I know some old men who’ve hunted the same stands every November for 40 years. Their spots go by generic names: The Corner, The Shelf, The Holler. Often the hide is a box blind—maybe just some plywood panels with a sloped roof atop a single bench seat and a floor of questionable stability. Or maybe it’s a ladder stand, grown slightly into the tree’s trunk and doctored every October with a fresh ratchet strap.
They are hunters who chew tobacco and eat fried chicken in the stand. They piss right out onto the ground—deep amber, coffee-smelling stuff—and consider the wind only when a deer snorts at them. I don’t want to wax too nostalgic and say those old men know better than today’s whippersnappers toting tree saddles and mapping trail camera photos with HuntStand, but some of those guys have more Boone & Crockett bucks on the wall than the average hunter will see in a lifetime. Even if they’ve never had the damn things scored.
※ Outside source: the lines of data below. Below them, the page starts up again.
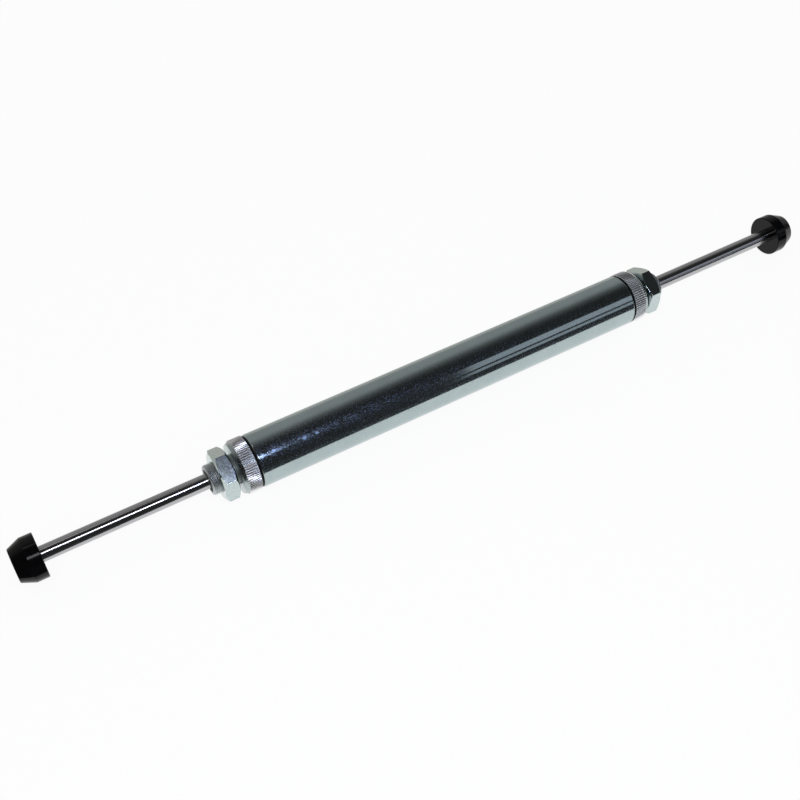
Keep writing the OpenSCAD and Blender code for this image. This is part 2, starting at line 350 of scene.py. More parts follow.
def thread_tree():
    """A right-handed screw thread: a sleeve of rows and columns that rises along a helix, with an undercut at its
    start and a chamfer at its end."""
    tree, given = geometry_tree("Screw thread", [
        ("Start", "NodeSocketFloat", 0.0),
        ("Length", "NodeSocketFloat", 14.2 * MM),
        ("Crest radius", "NodeSocketFloat", 7.97 * MM),
        ("Root radius", "NodeSocketFloat", 7.43 * MM),
        ("Pitch", "NodeSocketFloat", 1.0 * MM),
        ("Tip chamfer", "NodeSocketFloat", 0.7 * MM),
        ("Undercut", "NodeSocketFloat", 0.8 * MM),
        ("Run-out", "NodeSocketFloat", 0.4 * MM),
        ("Rows", "NodeSocketInt", 228),
        ("Columns", "NodeSocketInt", FINE),
        ("Material", "NodeSocketMaterial", None),
    ])
    grid = add(tree, "GeometryNodeMeshGrid", {
        "Size X": 1.0, "Size Y": 1.0, "Vertices X": given["Rows"],
        "Vertices Y": calc(tree, "ADD", given["Columns"], 1),
    })
    flat = add(tree, "ShaderNodeSeparateXYZ", {0: add(tree, "GeometryNodeInputPosition").outputs[0]}).outputs
    along = calc(tree, "MULTIPLY", calc(tree, "ADD", flat["X"], 0.5), given["Length"])
    lap = calc(tree, "ADD", flat["Y"], 0.5)
    turns = calc(tree, "SUBTRACT", calc(tree, "DIVIDE", along, given["Pitch"]), lap)
    wave = calc(tree, "SUBTRACT", calc(tree, "MULTIPLY", calc(tree, "FRACT", turns), 2.0), 1.0)
    ridge = calc(tree, "SUBTRACT", 1.0, calc(tree, "ABSOLUTE", wave))
    # a metric thread is flat over an eighth of its pitch at the crest and a quarter at the root
    crest_flat, root_flat = 1 / 8, 1 / 4
    above_root = calc(tree, "SUBTRACT", ridge, root_flat)
    height = calc(tree, "DIVIDE", above_root, 1 - crest_flat - root_flat, clamp=True)
    past = calc(tree, "SUBTRACT", along, given["Undercut"])
    runout = calc(tree, "DIVIDE", past, given["Run-out"], clamp=True)
    depth = calc(tree, "SUBTRACT", given["Crest radius"], given["Root radius"])
    rise = calc(tree, "MULTIPLY", calc(tree, "MULTIPLY", height, runout), depth)
    cut = calc(tree, "ADD", given["Root radius"], rise)
    tip = calc(tree, "ADD", calc(tree, "SUBTRACT", given["Crest radius"], given["Tip chamfer"]),
               calc(tree, "SUBTRACT", given["Length"], along))
    radius = calc(tree, "MINIMUM", cut, tip)
    angle = calc(tree, "MULTIPLY", lap, 2 * math.pi)
    sleeve = wrapped(tree, grid, calc(tree, "ADD", given["Start"], along), radius, angle)
    return close_tree(tree, sleeve.outputs[0], given["Material"])


# -------- finishes

MIDDLE = 0.3, 0.7          # the range that nearly all of a noise's values lie in
PLATE_CLOUDS = -6          # 8-bit steps by which clouds darken the plate
SCUFFED = 0.3              # how far a scuff lowers the level over which crystals show
WORN = "#F4F5F7", 0.35     # tint and roughness of the teeth's crests, burnished by the rolling
AS_CUT = "#C8CECE", 0.5    # tint and roughness of the thread, dull as it was cut
BLEND_OVER = 0.1 * MM      # width of the step from one such zone to the next


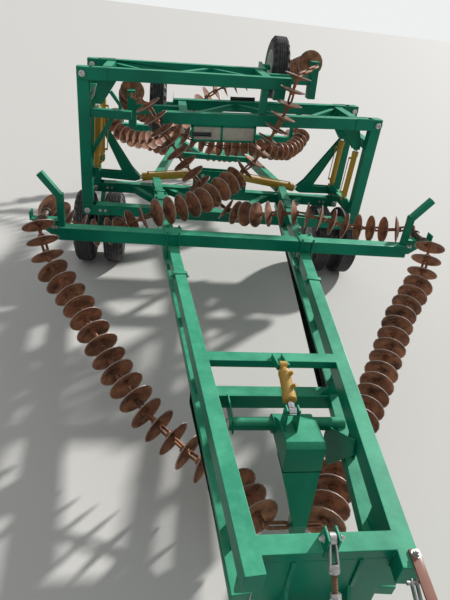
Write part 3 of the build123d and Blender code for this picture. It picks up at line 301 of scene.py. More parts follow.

Some Spots Are More Equal Than Others
The truth is not all deer hunting spots are created equal, and a really good spot can make up for a whole lot of shitty hunting habits. Staying on the move to follow sign and intel can fill tags, and I love hunting that way where I have the room to do it. The problem arises because most of the places I hunt could be the archetypal Deer Hunting Farm, USA. They’re small to midsized parcels of private ground—40 to 150 acres—surrounded by other properties of similar size, many of which are hunted pretty hard and owned by people who don’t want you crossing fences.
Along with family, I own some of my hunting land, and I lease other farms for my side hustle as a part-time outfitter. I do get the chance to make habitat improvements, like food plots. On some of the farms, I can and do run bait. But leased properties come and go, so every fall I’m hunting a mix of familiar territory and new ground, trying to identify areas where a client will get a shot at a buck and maybe where I can get within range of one myself.
Generally, on a farm of, say, 75 acres, there are plenty of places to hang stands and see deer. But only a few spots are genuine kill holes that produce year after year. I’ve come to realize that for all the rubs and scrapes you see, the trail cameras you check, the food plots and feeders you place, nothing helps you zero-in on those places like fine-tuning your setup while actually out hunting. Intuition and experience will get you close, but it takes me a full season—maybe two or three—to really feel confident in a hunting plan for a small farm.
Four of the Five W’s
Those first few seasons are for learning a few things. Where are the deer, what are they doing there, when are they there, and why are they there? Also, how can you approach and exit undetected, and where can you hide and still get a shot? To learn those things, you’ll spend time watching bucks pass by on trails just out of range. You’ll hear snorting and stomping as you try to sneak carefully through the dark. You’ll learn that a virtually “bust proof” morning stand might as well have a car alarm blaring in it for all the good it does to hunt it when evening thermals settle. Some farms are excellent in September, but others need to be left alone till Halloween.
You can’t learn that stuff looking at an aerial map—or even with a conservative hunting approach. You have to get in the timber, mix it up, and make mistakes. The buck you spook this season might give you the key detail you need to kill a giant next fall.
The Mish Ridge Case Study
Ten years ago, my wife, Michelle (nicknamed “Mish”), and I bought our first farm: 33 acres of middle-aged timber in western Kentucky. We closed on the place in early spring, and I remember walking one particular oak ridge that bordered the neighbor’s clear-cut. Years’ worth of old rubs were easy to find, and I could still identify twisted licking branches and the pawings from the previous fall’s scrapes.
We hung a ladder stand against a triple-trunked pignut and got pictures of some nice bucks nearby that very first summer. We couldn’t imagine that any of the area’s deer wouldn’t be coming in and out of the neighbor’s clear-cut, and so we planned an access route that started on the blacktop road, 300 yards downhill and behind the stand. With a good north breeze, you’d have the wind in your face during the entire approach and sit.
It took two seasons to accept that most of the deer we saw didn’t come from the clear-cut. Instead, they crossed the road and walked up the ridge behind the stand. The ones that didn’t do that paralleled the clear-cut, crossing a little wash before stepping out right in front of the ladder stand. We thought we were hidden against that triple-trunked pignut, but one snorting, stomping fiasco after another proved that wasn’t the case.
Today, that ladder stand is in a white oak not 30 yards from that pignut, but on the edge of that wash, and right on the break of the ridge that spills into the road below. It’s an easy walk to get to it, straight from camp and down the edge of the clear-cut. With any sort of west wind, you almost never get busted. The stand, despite being an 18-foot Walmart special, is backdropped by a cedar tree and is nearly invisible until you get within bow range of it.
In the eight years since we moved it, Michelle has killed her three biggest bucks out of that ladder stand. The spot has proven itself enough to earn a name: “Mish Ridge.” My wife even let me kill a nice 10-pointer out of it a few seasons ago. But mostly, I just go back in there every fall to add a new ratchet strap or two.